The Illinois Knights of Columbus is first and foremost a Catholic, family, fraternal, service organization that "has an active part to play in the life and activity of the Church" -Pope Benedict XVI. Councils were seen by our founder, F. Michael J. McGivney, to be parish necessities. To be the strong right arm of the Church, councils must necessarily be the strong right arm of the parish.


Our Mission is to proclaim to society the social doctrine of the Church by living the principles of the order.

Charity, through which we support life, recognize and preseve the dignity of all life, promote social justice, and render financial aid to our members.

Unity, through which we hope to achieve our high aims; support our Church, our Holy Father, our Bishops, Priests, and clergy; and advance the Christian cause.

Fraternity, through which we fulfill our duty of love to our brothers and our fellow man.

Patriotism, through which we preserve our system of government.

Strategic Directions

I. Promote the Social Teachings of the Church The laity is, as Pope Pius XII said, "the front lines of the Church." If Catholic Social teaching is to be more than a dead letter, it must be absorbed and put into action by laity.
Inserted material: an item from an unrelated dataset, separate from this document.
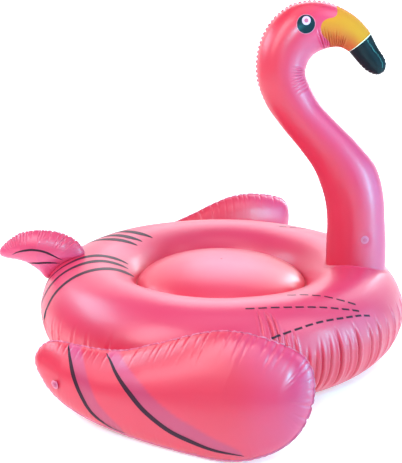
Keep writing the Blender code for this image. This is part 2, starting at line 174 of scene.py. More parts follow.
# widths of the printed lines; the bold ones swell and thin along their length
BOLD = (1.0, 1.15, 1.25, 1.0, 0.80, 0.68, 0.62)
DASH_WIDTH, DASH_START, DASH_LENGTH, DASH_SHORTEST, DASH_PITCH = 0.0075, 0.004, 0.032, 0.030, 0.0445
WING_LINE_WIDTHS = (0.015, 0.016)
WING_SHADE_WIDTHS = (0.052, 0.056)
TAIL_LINE_WIDTH = 0.0085

# colours that go with the ones a user can change
CHEEK = (0.72, 0.036, 0.125)
CHIN = (0.64, 0.045, 0.012)
WING_SHADE = (0.64, 0.06, 0.22)
# paler rose for the tail's lower part: painted light on its shaded underside
TAIL_ROOT_PAINTED_LIGHT = (0.82, 0.085, 0.21)
TAIL_TOP = (0.67, 0.030, 0.100)
TIP_CLOUD = (0.020, 0.028, 0.032)
RIM_PRINT = (0.86, 0.78, 0.55)
VALVE_CLEAR = (0.80, 0.15, 0.27)
# deeper tint of the plugs and caps, partly painted shade round each valve
VALVE_PLUG_PAINTED_SHADE = (0.66, 0.07, 0.17)
PAPER = (0.95, 0.91, 0.89)
BACKDROP = (0.90, 0.90, 0.92)
PAPER_GLOW = (1.0, 0.97, 0.97, 1.0)
AIR = (0.93, 0.92, 1.0, 1.0)

# part of an eye: place from its middle, radius as a share of the eye's, colour and layer
EYE_LAYERS = (
    ("outline", (0, 0), 1.05, (0.80, 0.24, 0.32), 0.5),
    ("disc", (0, 0), 1.0, (0.006, 0.020, 0.028), 1.0),
    ("glint", GLINT, 0.47, (0.66, 0.42, 0.56), 1.6),
    ("centre", GLINT, 0.22, (0.52, 0.11, 0.20), 2.2),
)
# lamp: name, place, what it aims at, width, height, watts and colour
LAMPS = (
    ("right_wall", (3.2, -1.2, 1.15), (0.3, -0.5, 0.8), 5.0, 2.1, 100, (0.15, 0.62, 1.0)),
    ("right_strip", (2.9, -1.2, 1.15), (0.5, 0.0, 0.9), 0.12, 1.9, 60, (0.12, 0.88, 1.0)),
    ("tip_strip", (1.9, 3.0, 1.4), (0.6, 0.0, 1.1), 0.12, 1.6, 30, (0.60, 0.90, 1.0)),
    ("top_right", (2.2, -1.0, 3.4), (0.3, -0.3, 0.3), 1.8, 1.8, 45, (1.0, 0.80, 0.92)),
    ("top_softbox", (0.0, -0.2, 3.5), (0.1, -0.4, 0.3), 1.8, 1.4, 13, (1.0, 0.84, 0.96)),
    ("left_back", (-2.3, 0.3, 2.0), (0.0, -0.6, 0.4), 2.0, 0.9, 44, (0.30, 0.84, 1.0)),
    ("left_key", (-2.1, -2.1, 2.9), (0.0, -0.6, 0.3), 1.2, 2.8, 102, (1.0, 0.74, 0.80)),
    ("front_glow", (0.0, -3.75, 2.3), (0.3, -1.0, 0.3), 0.40, 0.40, 92, (0.09, 0.74, 0.94)),
    ("back_panel", (1.1, 2.8, 2.6), (0.2, -0.2, 0.4), 3.8, 2.2, 62, (0.86, 0.90, 1.0)),
)
CAMERA_PLACE = (RING_X + 0.091, -3.658, 1.528)
CAMERA_AIM = (RING_X - 0.0809, -0.0127, 0.4689)
CAMERA_LENS = 49.8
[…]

Life is found by refusing to accept society the way it is and, through service or advocacy, striving to make it better. Needs are best understood and satisfied by people who are closest to them and who act as neighbors to those in need. Power and responsibility, insofar as is possible, belong at the local level.

II. Promote Growth The Illinois State Council will encourage a growth culture throughout our jusisdiction that integrates Programming + Charities + Membership as one and inseparable. If we are not growing we are losing ground.

III. Provide Education and Training The Illinois State Council shall contribute to the formation of its members by providing education and training to ensure that key stakeholders at all levels have the necessary skills, knowledge, and abilities to perform effectively.

IV. Build an Organizational Culture Based on Our Vision and Goals The Illinois State Council's organizational structure must make the best use of our resources and allow us to achieve our high aims. It must promote our vision based on goals with outcomes that are specific, acheivable, and measurable in an environment that pools collective intelligence and stimulates creative thought to improve performance. Such an organizational culture also promotes constant improvement in all areas and activities with accountability for positive results.

V. Promote Effective Communications The Illinois State Council must effectively communicate with the family that is the Illinois Knights of Columbus and with the public we serve. Effective Communications are critical to our ability to continue to thrive, to form collaborative relationships, and to remain viable in a world where many distractions compete for the time and talent of potential members.